Over the snow I glide. A full moon lights my path to supper. Under the snow, a chipmunk wakes for a meal. Bedroom, kitchen, hallway— his house under my feet.


Over the snow I swoosh— down, down, faster, faster, down, faster, faster, whoops! Under the snow, a snowshoe hare watches from a shelter of spruce. Almost invisible, she smooths her fur—a coat of winter white.

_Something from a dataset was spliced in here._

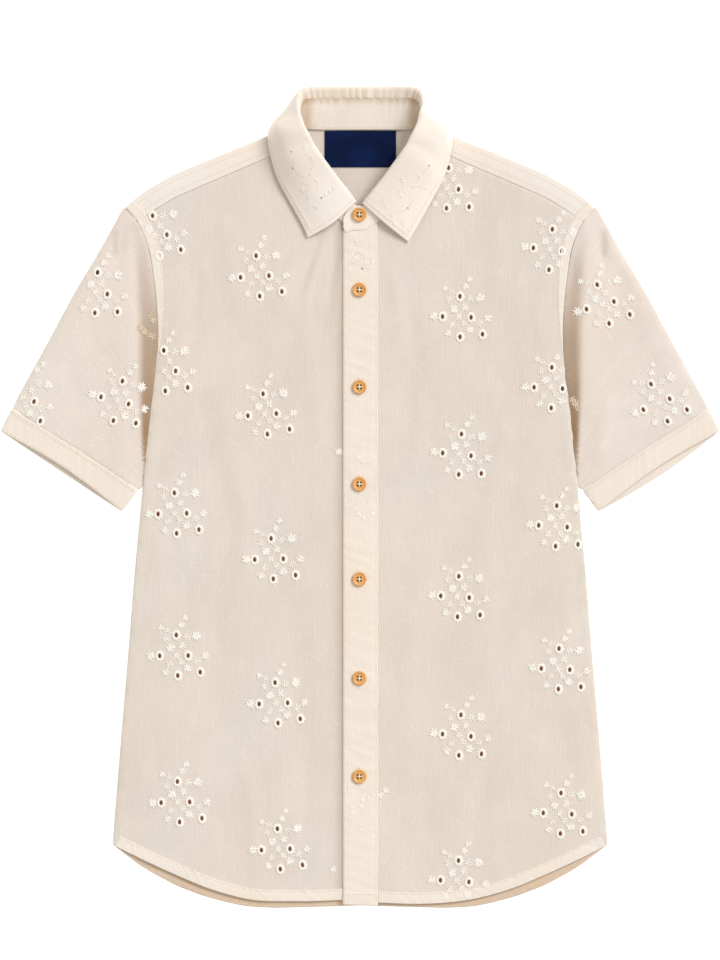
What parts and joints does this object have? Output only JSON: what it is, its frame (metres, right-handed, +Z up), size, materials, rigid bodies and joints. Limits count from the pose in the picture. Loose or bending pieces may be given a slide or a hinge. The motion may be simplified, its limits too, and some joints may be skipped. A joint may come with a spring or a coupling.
{
  "type": "embroidered short-sleeved shirt",
  "caption": "Short-sleeved button shirt of eyelet-embroidered cotton, laid flat with the front up, with a turned-down collar, placket, yoke and curved hem.",
  "frame": {"origin": "middle of the shirt's box in plan, on the surface that it lies on", "axes": "+X to the wearer's left, +Y from the hem to the collar, +Z up from the surface through the front"},
  "size_m": [0.7176, 0.8205, 0.0348],
  "materials": {
    "shirt_cloth": "semi-sheer slubbed cotton with eyelet embroidery",
    "double_cloth": "doubled cotton, stitched near its edges",
    "inner_cloth": "doubled cotton",
    "coconut_shell": "polished coconut shell",
    "label_satin": "bare woven satin"
  },
  "bodies": {
    "root": {"back_panel": "shirt_cloth", "yoke": "inner_cloth", "front_left": "shirt_cloth", "front_right": "shirt_cloth", "sleeve_left_front": "shirt_cloth", "sleeve_left_back": "shirt_cloth", "sleeve_right_front": "shirt_cloth", "sleeve_right_back": "shirt_cloth", "sleeve_band_left_front": "double_cloth", "sleeve_band_left_back": "double_cloth", "sleeve_band_right_front": "double_cloth", "sleeve_band_right_back": "double_cloth", "collar_stand": "double_cloth", "collar_leaf": "double_cloth", "front_placket": "double_cloth", "button_collar": "coconut_shell", "button_1": "coconut_shell", "button_2": "coconut_shell", "button_3": "coconut_shell", "button_4": "coconut_shell", "button_5": "coconut_shell", "button_6": "coconut_shell", "neck_label": "label_satin"}
  },
  "joints": []
}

Extra information on Bullfrogs, Beavers, Red Foxes, Chipmunks, & Black Bears


Extra information on Bumblebees and references for Further Reading


Tree by Britta Teckentrup

Tree: A Peek-Through Picture Book by Britta Teckentrup is a beautiful observation of the seasons from the perspective of an owl sitting in its tree. This book is an all-time favorite with my kids and is probably the most requested book at bedtime—and that’s saying a lot in our house! Colorful, stylized images with strategic cutouts, clever opportunities for counting, and lyrical text perfect for teaching rhyming words make it irresistible. Its message is so effective, that we reference it whenever my kids are trying to identify seasonal changes. We’ve also found that it is an excellent book for early reader practice!


In the forest, all is still, gripped by winter’s icy chill. Owl sits watching in his tree. No one sees as much as he.

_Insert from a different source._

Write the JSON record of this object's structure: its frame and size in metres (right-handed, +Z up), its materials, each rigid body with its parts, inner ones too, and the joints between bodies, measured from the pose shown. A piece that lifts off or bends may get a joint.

Now summer’s here, the sun is high, bees are humming in the sky. Juicy apples, ripe and sweet, almost ready for you to eat.

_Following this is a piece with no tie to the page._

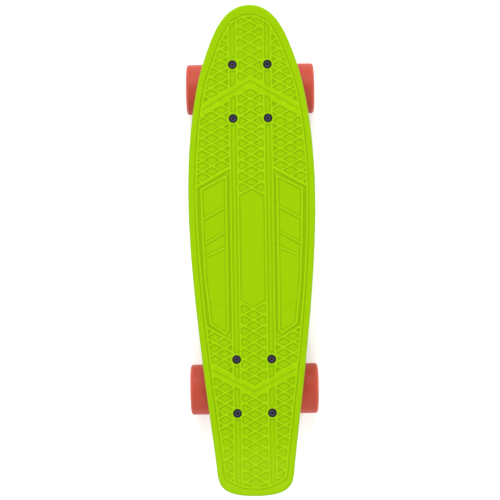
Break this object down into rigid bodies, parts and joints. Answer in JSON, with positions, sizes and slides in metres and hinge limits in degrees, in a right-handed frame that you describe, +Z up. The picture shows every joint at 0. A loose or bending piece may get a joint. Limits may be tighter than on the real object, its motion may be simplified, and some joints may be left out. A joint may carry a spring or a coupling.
{
  "type": "skateboard",
  "caption": "Small moulded plastic cruiser skateboard with a latticed deck, kicktail, leaning trucks and rolling urethane wheels.",
  "frame": {"origin": "on the floor under the middle of the deck's length, where the wheels stand", "axes": "+X to the nose, +Y to the rider's left, +Z up"},
  "size_m": [0.578, 0.1536, 0.1112],
  "materials": {
    "deck": "moulded polypropylene, satin",
    "wheel": "cast urethane, satin",
    "core": "moulded hub",
    "cast": "tumbled casting",
    "bolt": "dark zinc",
    "steel": "zinc plated",
    "bearing": "ground steel",
    "shield": "dark shield",
    "bushing": "translucent urethane",
    "pivot": "soft urethane"
  },
  "bodies": {
    "board": {"deck": "deck", "front_baseplate": "cast", "front_pivot_cup": "pivot", "front_kingpin": "steel", "front_kingpin_nut": "steel", "front_board_bushing": "bushing", "front_road_bushing": "bushing", "front_board_washer": "steel", "front_road_washer": "steel", "front_mounting_bolts": "bolt", "front_mounting_nuts": "steel", "rear_baseplate": "cast", "rear_pivot_cup": "pivot", "rear_kingpin": "steel", "rear_kingpin_nut": "steel", "rear_board_bushing": "bushing", "rear_road_bushing": "bushing", "rear_board_washer": "steel", "rear_road_washer": "steel", "rear_mounting_bolts": "bolt", "rear_mounting_nuts": "steel"},
    "front_truck": {"front_hanger": "cast", "front_axle": "steel", "front_axle_nuts": "steel", "front_axle_washers": "steel", "front_left_inner_races": "bearing", "front_left_spacer": "steel", "front_right_inner_races": "bearing", "front_right_spacer": "steel"},
    "front_left_wheel": {"front_left_tyre": "wheel", "front_left_core": "core", "front_left_outer_races": "bearing", "front_left_balls": "bearing", "front_left_shields": "shield"},
    "front_right_wheel": {"front_right_tyre": "wheel", "front_right_core": "core", "front_right_outer_races": "bearing", "front_right_balls": "bearing", "front_right_shields": "shield"},
    "rear_truck": {"rear_hanger": "cast", "rear_axle": "steel", "rear_axle_nuts": "steel", "rear_axle_washers": "steel", "rear_left_inner_races": "bearing", "rear_left_spacer": "steel", "rear_right_inner_races": "bearing", "rear_right_spacer": "steel"},
    "rear_left_wheel": {"rear_left_tyre": "wheel", "rear_left_core": "core", "rear_left_outer_races": "bearing", "rear_left_balls": "bearing", "rear_left_shields": "shield"},
    "rear_right_wheel": {"rear_right_tyre": "wheel", "rear_right_core": "core", "rear_right_outer_races": "bearing", "rear_right_balls": "bearing", "rear_right_shields": "shield"}
  },
  "joints": [
    {"name": "front_truck_lean", "type": "hinge", "parent": "board", "child": "front_truck", "pos_m": [0.17453, 0, 0.04616], "axis": [0.8561, 0, 0.5167], "range_deg": [-15, 15], "stiffness_Nm_per_rad": 60, "deforming": ["front_board_bushing", "front_road_bushing"]},
    {"name": "rear_truck_lean", "type": "hinge", "parent": "board", "child": "rear_truck", "pos_m": [-0.14813, 0, 0.04616], "axis": [-0.8561, 0, 0.5167], "range_deg": [-15, 15], "stiffness_Nm_per_rad": 60, "deforming": ["rear_board_bushing", "rear_road_bushing"]},
    {"name": "front_left_wheel_spin", "type": "hinge", "parent": "front_truck", "child": "front_left_wheel", "pos_m": [0.1932, 0.05425, 0.03], "axis": [0, 1, 0], "continuous": true},
    {"name": "front_right_wheel_spin", "type": "hinge", "parent": "front_truck", "child": "front_right_wheel", "pos_m": [0.1932, -0.05425, 0.03], "axis": [0, 1, 0], "continuous": true},
    {"name": "rear_left_wheel_spin", "type": "hinge", "parent": "rear_truck", "child": "rear_left_wheel", "pos_m": [-0.1668, 0.05425, 0.03], "axis": [0, 1, 0], "continuous": true},
    {"name": "rear_right_wheel_spin", "type": "hinge", "parent": "rear_truck", "child": "rear_right_wheel", "pos_m": [-0.1668, -0.05425, 0.03], "axis": [0, 1, 0], "continuous": true}
  ]
}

Autumn leaves turn red and gold. Days are warm and nights grow cold. Food is gathered and stored away. Ready for a winter’s day.


Up in the Garden and Down in the Dirt by Kate Messner with art by Christopher Silas Neal

Up in the Garden and Down in the Dirt by Kate Messner, art by Christopher Silas Neal, is the companion text to Over and Under the Snow— they should really be sold as a set! Covering Spring, Summer and Fall through the lens of a garden, it mirrors its predecessor in shifting perspective from people to animals and effortlessly including scientific information. It beautifully captures the life cycle of a garden, and conveys the interdependence of the garden, animals and seasons. Each illustration enriches the text to add nuance to the seasonal descriptions—young buds, sweaty brows, a cool breeze, barren flower beds. The images of garden critters are so engaging that my son started carrying this book with him everywhere, shortly after his first birthday. It’s a must-have if you’re starting a home garden or teaching about food production. Bonus: it also includes fact-packed pages and further reading at the end.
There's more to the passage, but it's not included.